Excluding RM1.8m financial assets impairment loss and RM1.2m share-based compensation, MN Holding’s (MN) 1QFY25 core earnings reached another record-high of RM10.1m (+155% YoY). This was on the back of higher revenue of RM103m (+87% YoY), driven by increased contributions from both underground utilities (+116% YoY) and substation engineering (+63% YoY) segments. EBITDA margin improved 1.2ppts YoY to 13.4%, as high-margin data centre (DC) contracts accelerate in progress. Overall 1QFY25 results came in at 31% and 32% of our and consensus full-year estimates, respectively. This is within our expectations as we expect a slowdown in 2HFY25 due to the completion of selected contracts from customer A, a China-based DC operator, including the underground cable project. MN declared its maiden 0.15sen interim DPS.
1QFY25 revenue rose 40% QoQ to RM103m, driven by more substantial contract progress billings from Customer A. The EBITDA margin improved 1.9ppts to 13.4% driven by on-going DC projects. The effective tax rate normalized to 29% (-3ppts) due to reduced non-deductible quarterly expenses. We expect sustained earnings momentum in 2QFY25, before tapering off in 2HFY25. The group’s outstanding order book stands at RM601m (2.4x FY24 revenue), with 30% made up from customer A.

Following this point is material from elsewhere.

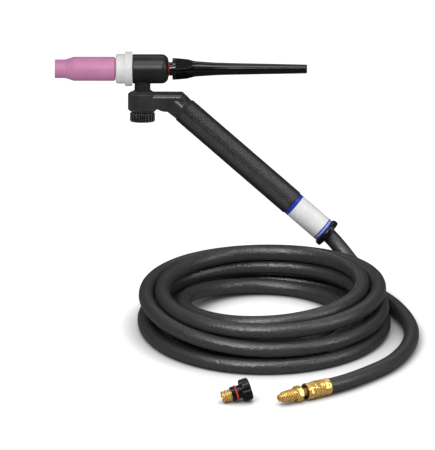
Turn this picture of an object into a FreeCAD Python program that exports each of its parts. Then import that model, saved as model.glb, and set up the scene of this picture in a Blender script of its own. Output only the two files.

We tweak our earnings forecasts by 1% on housekeeping adjustments and imputing 0.3sen DPS for FY25–27E. We reiterate our BUY rating and RM1.20 target price, based on an unchanged 20x PE multiple on fully diluted CY25 EPS. We like MN as a proxy for Malaysia’s expanding power infrastructure and strategic exposure in the rapidly growing DC and solar sectors. Key risks to our BUY call include slower-than-expected project rollouts affecting order book replenishment and unforeseen delays.